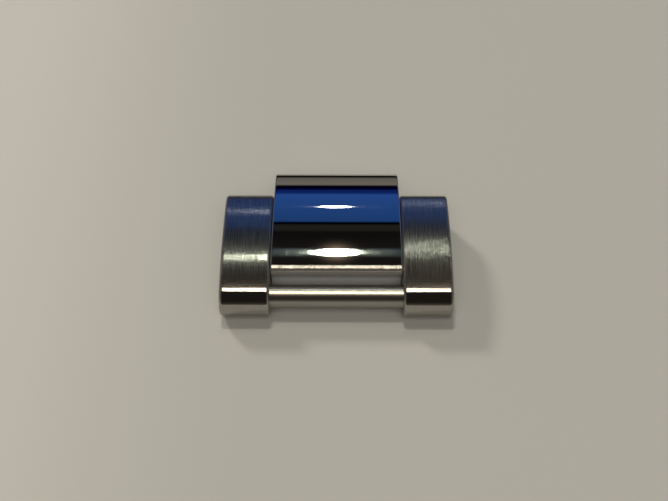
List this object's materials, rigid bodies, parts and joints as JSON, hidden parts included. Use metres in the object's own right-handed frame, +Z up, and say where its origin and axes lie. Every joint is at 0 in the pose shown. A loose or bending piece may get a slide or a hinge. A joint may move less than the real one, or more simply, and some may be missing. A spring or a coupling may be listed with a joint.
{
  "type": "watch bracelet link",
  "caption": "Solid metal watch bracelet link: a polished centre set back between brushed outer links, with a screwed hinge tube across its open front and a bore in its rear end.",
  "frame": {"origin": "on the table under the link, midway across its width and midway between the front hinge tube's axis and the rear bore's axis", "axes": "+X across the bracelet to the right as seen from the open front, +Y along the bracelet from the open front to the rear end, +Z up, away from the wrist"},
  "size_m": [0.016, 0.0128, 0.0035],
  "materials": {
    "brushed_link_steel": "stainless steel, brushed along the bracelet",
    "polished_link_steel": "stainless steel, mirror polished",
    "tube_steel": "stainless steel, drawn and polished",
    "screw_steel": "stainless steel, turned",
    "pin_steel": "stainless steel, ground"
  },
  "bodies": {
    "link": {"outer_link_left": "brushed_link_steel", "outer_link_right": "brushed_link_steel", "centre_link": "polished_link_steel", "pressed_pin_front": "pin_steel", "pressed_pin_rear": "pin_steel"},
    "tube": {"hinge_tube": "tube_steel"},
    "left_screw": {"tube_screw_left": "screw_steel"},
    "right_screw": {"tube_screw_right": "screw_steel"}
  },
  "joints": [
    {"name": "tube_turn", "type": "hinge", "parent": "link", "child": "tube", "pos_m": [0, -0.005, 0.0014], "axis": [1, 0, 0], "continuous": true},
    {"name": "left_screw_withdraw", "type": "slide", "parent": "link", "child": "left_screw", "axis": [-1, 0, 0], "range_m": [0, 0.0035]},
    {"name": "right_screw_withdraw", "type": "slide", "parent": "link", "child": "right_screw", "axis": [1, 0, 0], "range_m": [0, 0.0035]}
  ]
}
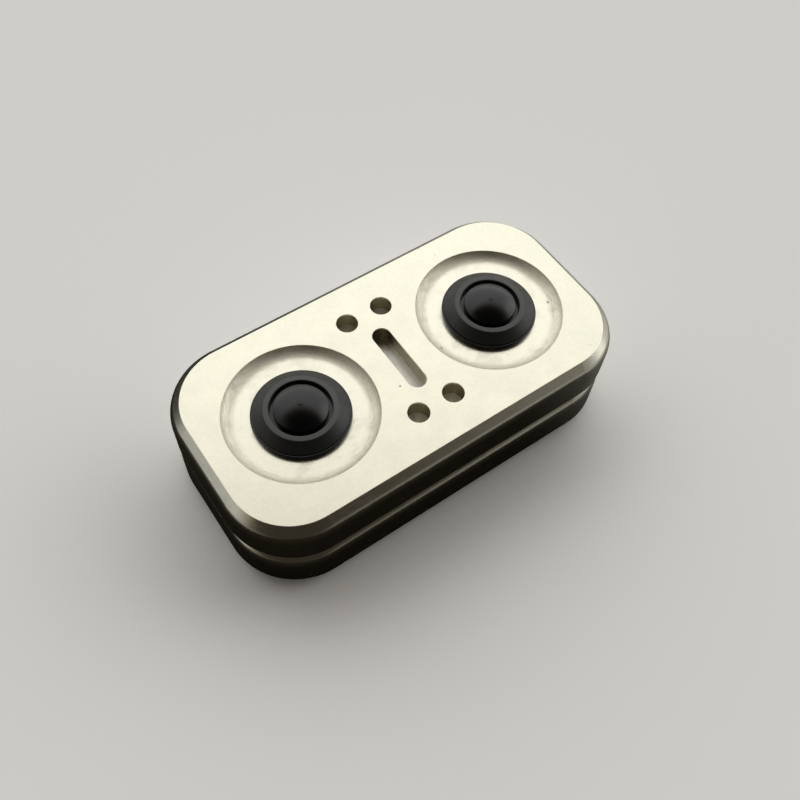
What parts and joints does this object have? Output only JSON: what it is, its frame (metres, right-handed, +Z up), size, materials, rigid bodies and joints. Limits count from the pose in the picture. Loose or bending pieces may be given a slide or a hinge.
====
* _Required task_: Every line of the material must be returned exactly as it appears.

* _Solution for this problem_:
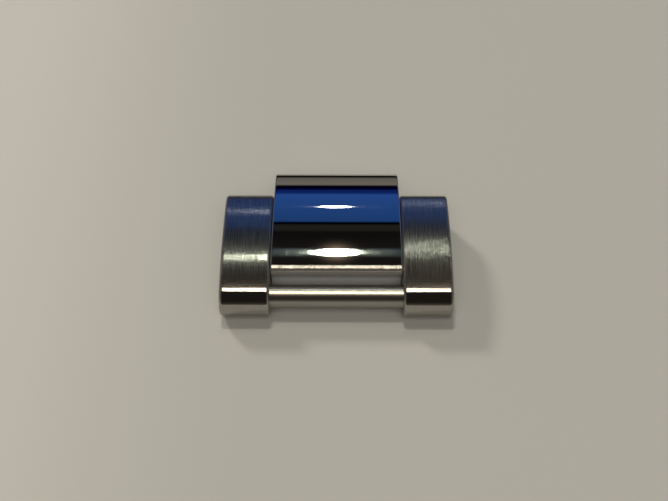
List this object's materials, rigid bodies, parts and joints as JSON, hidden parts included. Use metres in the object's own right-handed frame, +Z up, and say where its origin and axes lie. Every joint is at 0 in the pose shown. A loose or bending piece may get a slide or a hinge. A joint may move less than the real one, or more simply, and some may be missing. A spring or a coupling may be listed with a joint.
{
  "type": "watch bracelet link",
  "caption": "Solid metal watch bracelet link: a polished centre set back between brushed outer links, with a screwed hinge tube across its open front and a bore in its rear end.",
  "frame": {"origin": "on the table under the link, midway across its width and midway between the front hinge tube's axis and the rear bore's axis", "axes": "+X across the bracelet to the right as seen from the open front, +Y along the bracelet from the open front to the rear end, +Z up, away from the wrist"},
  "size_m": [0.016, 0.0128, 0.0035],
  "materials": {
    "brushed_link_steel": "stainless steel, brushed along the bracelet",
    "polished_link_steel": "stainless steel, mirror polished",
    "tube_steel": "stainless steel, drawn and polished",
    "screw_steel": "stainless steel, turned",
    "pin_steel": "stainless steel, ground"
  },
  "bodies": {
    "link": {"outer_link_left": "brushed_link_steel", "outer_link_right": "brushed_link_steel", "centre_link": "polished_link_steel", "pressed_pin_front": "pin_steel", "pressed_pin_rear": "pin_steel"},
    "tube": {"hinge_tube": "tube_steel"},
    "left_screw": {"tube_screw_left": "screw_steel"},
    "right_screw": {"tube_screw_right": "screw_steel"}
  },
  "joints": [
    {"name": "tube_turn", "type": "hinge", "parent": "link", "child": "tube", "pos_m": [0, -0.005, 0.0014], "axis": [1, 0, 0], "continuous": true},
    {"name": "left_screw_withdraw", "type": "slide", "parent": "link", "child": "left_screw", "axis": [-1, 0, 0], "range_m": [0, 0.0035]},
    {"name": "right_screw_withdraw", "type": "slide", "parent": "link", "child": "right_screw", "axis": [1, 0, 0], "range_m": [0, 0.0035]}
  ]
}
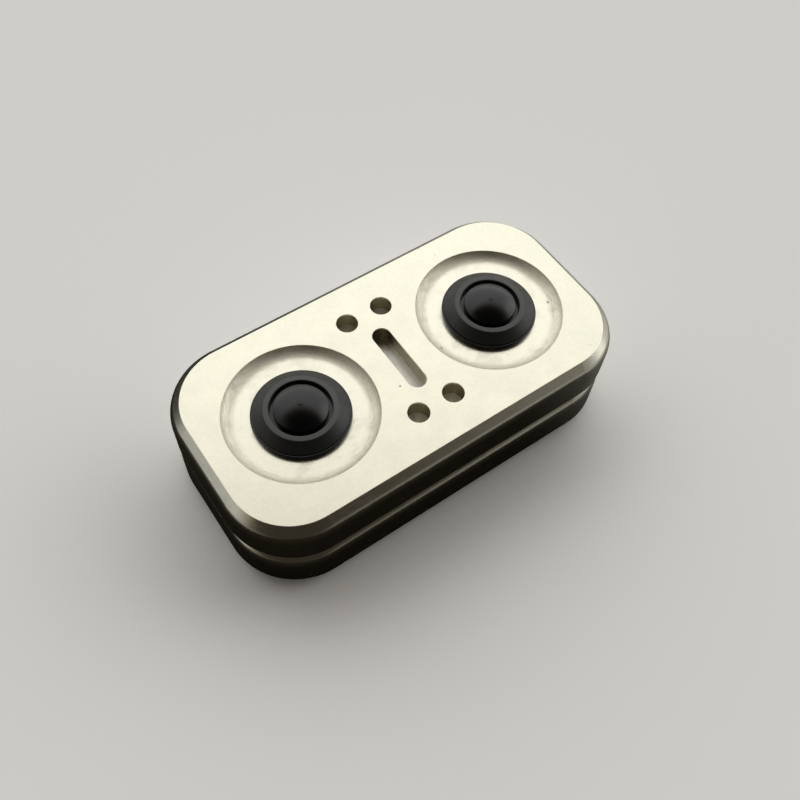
What parts and joints does this object have? Output only JSON: what it is, its frame (metres, right-handed, +Z up), size, materials, rigid bodies and joints. Limits count from the pose in the picture. Loose or bending pieces may be given a slide or a hinge.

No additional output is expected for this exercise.